## Exercise instructions
Can the data below be set down again exactly, line for line?

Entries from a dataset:
--- begin ---

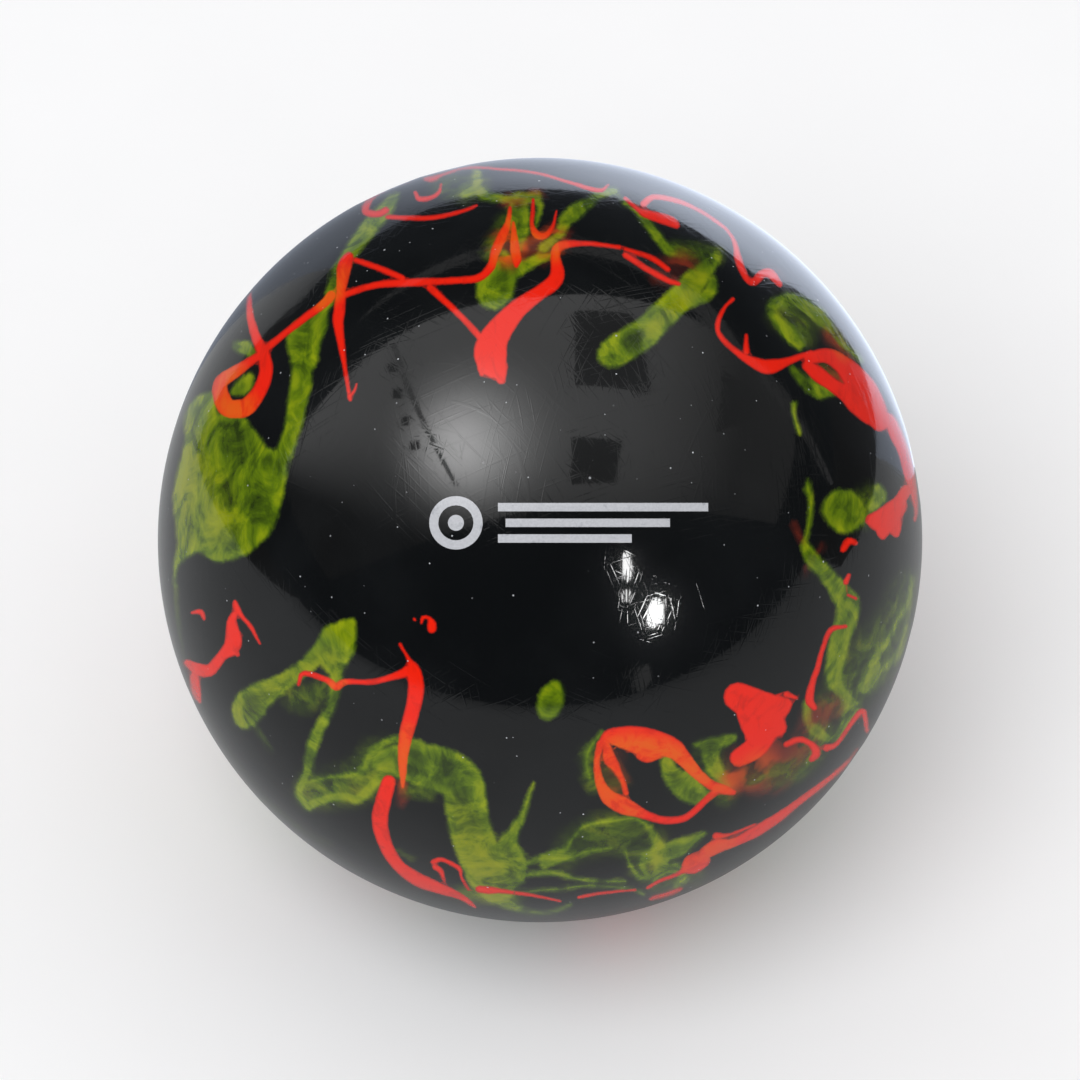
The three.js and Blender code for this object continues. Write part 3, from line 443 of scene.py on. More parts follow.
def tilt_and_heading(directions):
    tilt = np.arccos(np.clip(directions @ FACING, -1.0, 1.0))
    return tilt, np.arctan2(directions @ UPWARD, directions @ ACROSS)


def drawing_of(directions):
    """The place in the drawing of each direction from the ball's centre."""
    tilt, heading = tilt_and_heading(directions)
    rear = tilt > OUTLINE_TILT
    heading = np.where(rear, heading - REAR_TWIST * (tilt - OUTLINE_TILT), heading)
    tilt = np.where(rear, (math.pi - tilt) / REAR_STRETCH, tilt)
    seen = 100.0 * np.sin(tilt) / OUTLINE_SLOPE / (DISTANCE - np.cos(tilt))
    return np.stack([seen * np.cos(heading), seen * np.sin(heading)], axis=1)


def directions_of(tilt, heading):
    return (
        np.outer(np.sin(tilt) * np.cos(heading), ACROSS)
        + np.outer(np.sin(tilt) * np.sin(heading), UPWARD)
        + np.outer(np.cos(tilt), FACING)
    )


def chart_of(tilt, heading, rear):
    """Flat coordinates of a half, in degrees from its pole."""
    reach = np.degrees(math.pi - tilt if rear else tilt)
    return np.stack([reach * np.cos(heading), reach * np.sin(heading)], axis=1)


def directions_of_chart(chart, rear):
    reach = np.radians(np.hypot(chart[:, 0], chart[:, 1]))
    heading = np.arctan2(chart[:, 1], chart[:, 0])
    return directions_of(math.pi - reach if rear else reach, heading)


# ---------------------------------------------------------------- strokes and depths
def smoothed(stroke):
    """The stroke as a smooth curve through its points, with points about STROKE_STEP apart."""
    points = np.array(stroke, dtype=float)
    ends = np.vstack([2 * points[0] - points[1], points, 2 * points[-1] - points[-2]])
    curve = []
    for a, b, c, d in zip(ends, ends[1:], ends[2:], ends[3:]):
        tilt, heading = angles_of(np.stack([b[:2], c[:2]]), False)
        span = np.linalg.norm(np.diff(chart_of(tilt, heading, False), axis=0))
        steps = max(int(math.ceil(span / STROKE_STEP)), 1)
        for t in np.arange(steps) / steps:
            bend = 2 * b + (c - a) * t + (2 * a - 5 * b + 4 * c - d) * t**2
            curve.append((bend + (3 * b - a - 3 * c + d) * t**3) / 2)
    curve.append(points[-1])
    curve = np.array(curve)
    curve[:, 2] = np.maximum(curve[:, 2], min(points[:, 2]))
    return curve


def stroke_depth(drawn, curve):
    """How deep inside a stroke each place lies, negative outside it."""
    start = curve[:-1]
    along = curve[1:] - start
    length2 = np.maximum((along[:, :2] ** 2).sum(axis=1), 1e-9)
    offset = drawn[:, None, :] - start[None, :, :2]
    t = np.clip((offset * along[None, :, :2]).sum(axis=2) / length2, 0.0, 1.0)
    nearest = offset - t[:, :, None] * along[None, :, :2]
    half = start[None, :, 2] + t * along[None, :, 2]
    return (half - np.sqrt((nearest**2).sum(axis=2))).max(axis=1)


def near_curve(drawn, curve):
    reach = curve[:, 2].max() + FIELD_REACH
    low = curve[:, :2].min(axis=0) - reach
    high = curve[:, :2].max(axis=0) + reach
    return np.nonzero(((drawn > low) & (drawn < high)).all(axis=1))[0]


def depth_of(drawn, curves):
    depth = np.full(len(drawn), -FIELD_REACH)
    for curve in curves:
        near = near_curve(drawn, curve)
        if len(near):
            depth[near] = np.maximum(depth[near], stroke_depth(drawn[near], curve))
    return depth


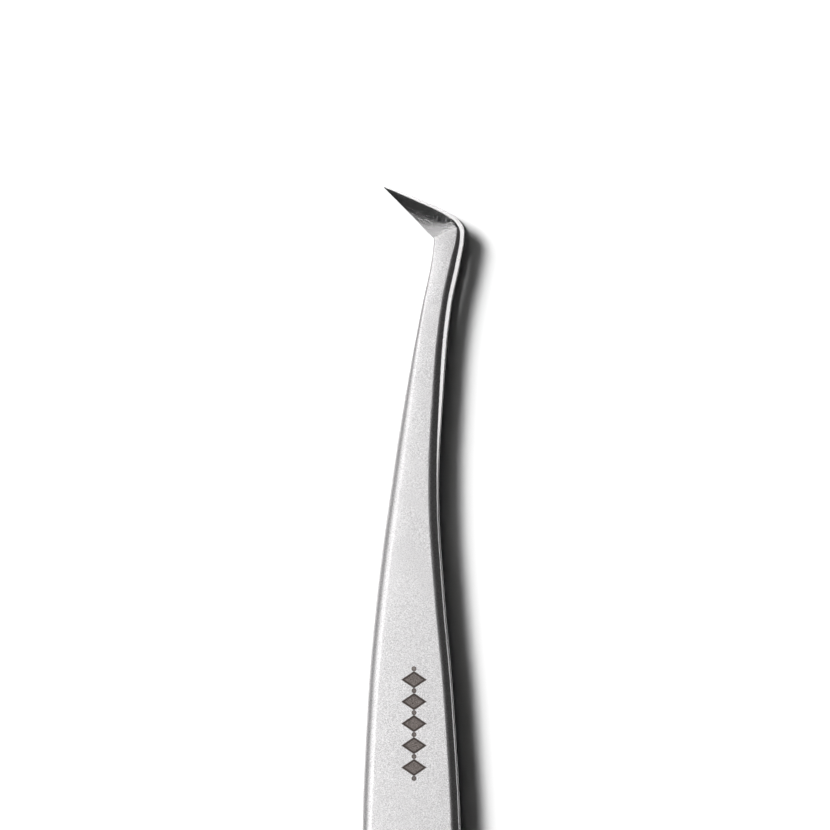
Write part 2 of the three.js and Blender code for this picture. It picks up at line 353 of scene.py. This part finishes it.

--- end ---

## Worked solution
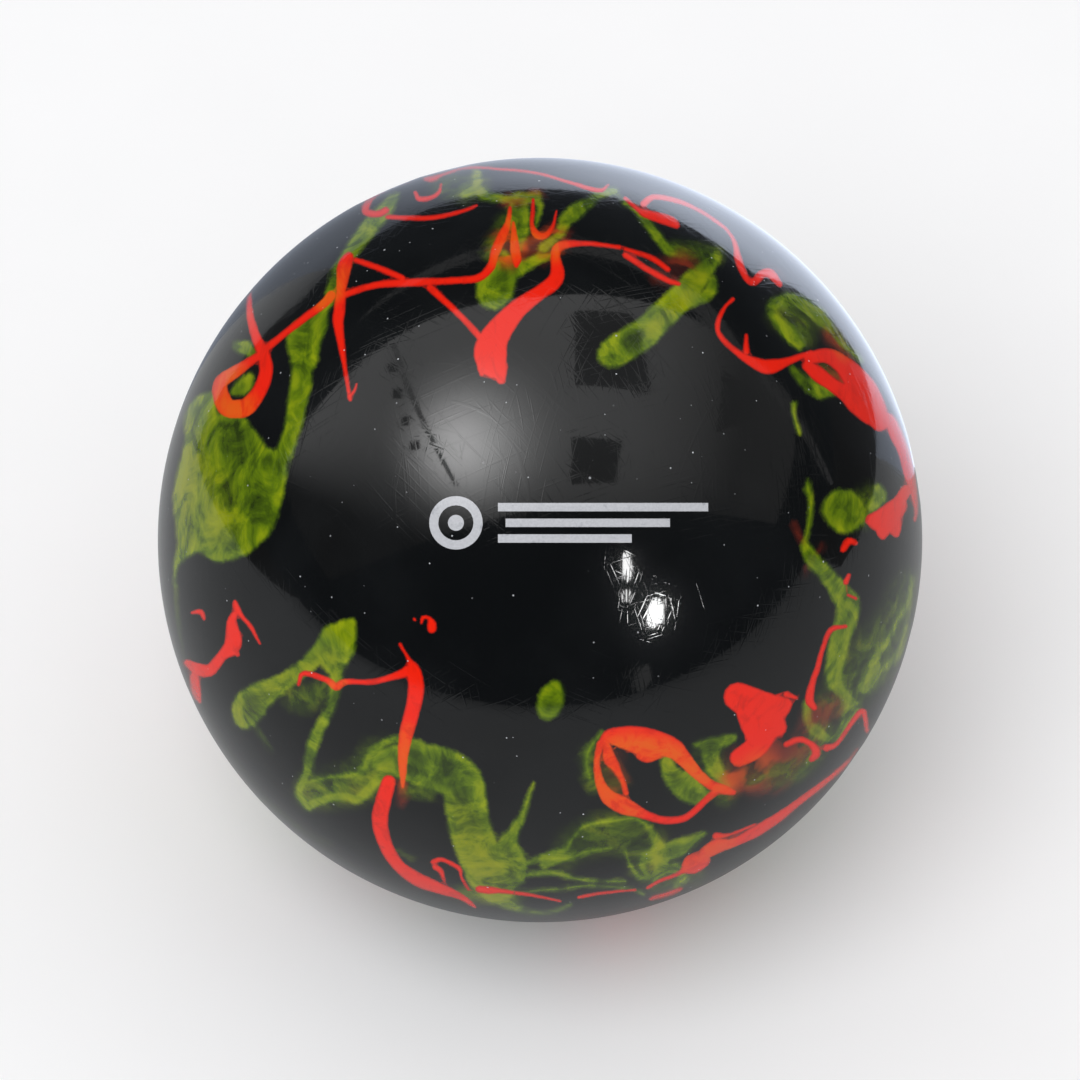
The three.js and Blender code for this object continues. Write part 3, from line 443 of scene.py on. More parts follow.
def tilt_and_heading(directions):
    tilt = np.arccos(np.clip(directions @ FACING, -1.0, 1.0))
    return tilt, np.arctan2(directions @ UPWARD, directions @ ACROSS)


def drawing_of(directions):
    """The place in the drawing of each direction from the ball's centre."""
    tilt, heading = tilt_and_heading(directions)
    rear = tilt > OUTLINE_TILT
    heading = np.where(rear, heading - REAR_TWIST * (tilt - OUTLINE_TILT), heading)
    tilt = np.where(rear, (math.pi - tilt) / REAR_STRETCH, tilt)
    seen = 100.0 * np.sin(tilt) / OUTLINE_SLOPE / (DISTANCE - np.cos(tilt))
    return np.stack([seen * np.cos(heading), seen * np.sin(heading)], axis=1)


def directions_of(tilt, heading):
    return (
        np.outer(np.sin(tilt) * np.cos(heading), ACROSS)
        + np.outer(np.sin(tilt) * np.sin(heading), UPWARD)
        + np.outer(np.cos(tilt), FACING)
    )


def chart_of(tilt, heading, rear):
    """Flat coordinates of a half, in degrees from its pole."""
    reach = np.degrees(math.pi - tilt if rear else tilt)
    return np.stack([reach * np.cos(heading), reach * np.sin(heading)], axis=1)


def directions_of_chart(chart, rear):
    reach = np.radians(np.hypot(chart[:, 0], chart[:, 1]))
    heading = np.arctan2(chart[:, 1], chart[:, 0])
    return directions_of(math.pi - reach if rear else reach, heading)


# ---------------------------------------------------------------- strokes and depths
def smoothed(stroke):
    """The stroke as a smooth curve through its points, with points about STROKE_STEP apart."""
    points = np.array(stroke, dtype=float)
    ends = np.vstack([2 * points[0] - points[1], points, 2 * points[-1] - points[-2]])
    curve = []
    for a, b, c, d in zip(ends, ends[1:], ends[2:], ends[3:]):
        tilt, heading = angles_of(np.stack([b[:2], c[:2]]), False)
        span = np.linalg.norm(np.diff(chart_of(tilt, heading, False), axis=0))
        steps = max(int(math.ceil(span / STROKE_STEP)), 1)
        for t in np.arange(steps) / steps:
            bend = 2 * b + (c - a) * t + (2 * a - 5 * b + 4 * c - d) * t**2
            curve.append((bend + (3 * b - a - 3 * c + d) * t**3) / 2)
    curve.append(points[-1])
    curve = np.array(curve)
    curve[:, 2] = np.maximum(curve[:, 2], min(points[:, 2]))
    return curve


def stroke_depth(drawn, curve):
    """How deep inside a stroke each place lies, negative outside it."""
    start = curve[:-1]
    along = curve[1:] - start
    length2 = np.maximum((along[:, :2] ** 2).sum(axis=1), 1e-9)
    offset = drawn[:, None, :] - start[None, :, :2]
    t = np.clip((offset * along[None, :, :2]).sum(axis=2) / length2, 0.0, 1.0)
    nearest = offset - t[:, :, None] * along[None, :, :2]
    half = start[None, :, 2] + t * along[None, :, 2]
    return (half - np.sqrt((nearest**2).sum(axis=2))).max(axis=1)


def near_curve(drawn, curve):
    reach = curve[:, 2].max() + FIELD_REACH
    low = curve[:, :2].min(axis=0) - reach
    high = curve[:, :2].max(axis=0) + reach
    return np.nonzero(((drawn > low) & (drawn < high)).all(axis=1))[0]


def depth_of(drawn, curves):
    depth = np.full(len(drawn), -FIELD_REACH)
    for curve in curves:
        near = near_curve(drawn, curve)
        if len(near):
            depth[near] = np.maximum(depth[near], stroke_depth(drawn[near], curve))
    return depth


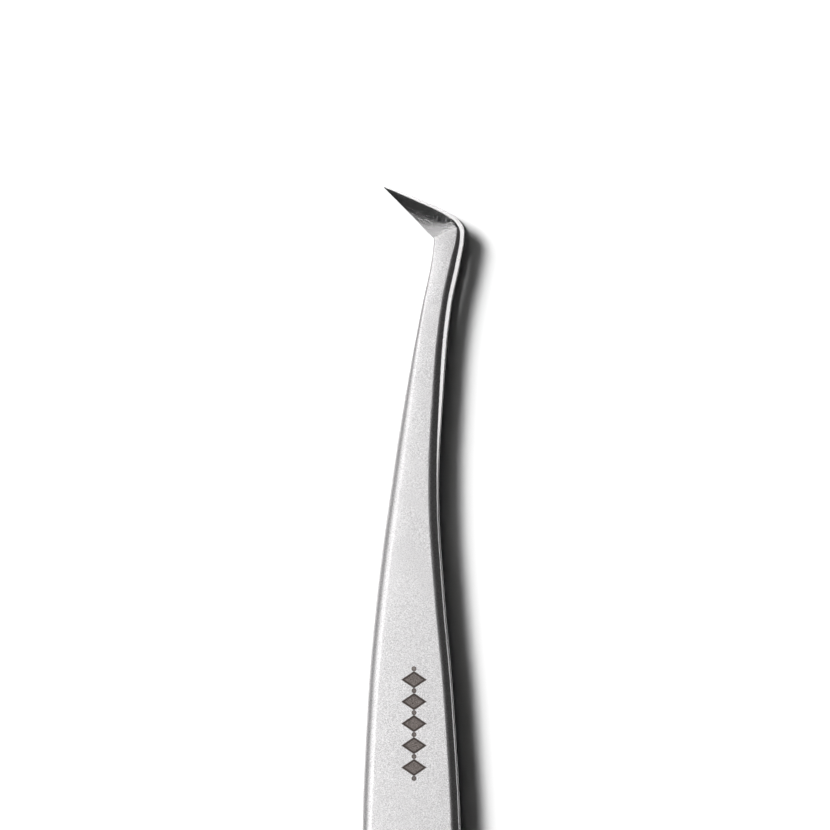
Write part 2 of the three.js and Blender code for this picture. It picks up at line 353 of scene.py. This part finishes it.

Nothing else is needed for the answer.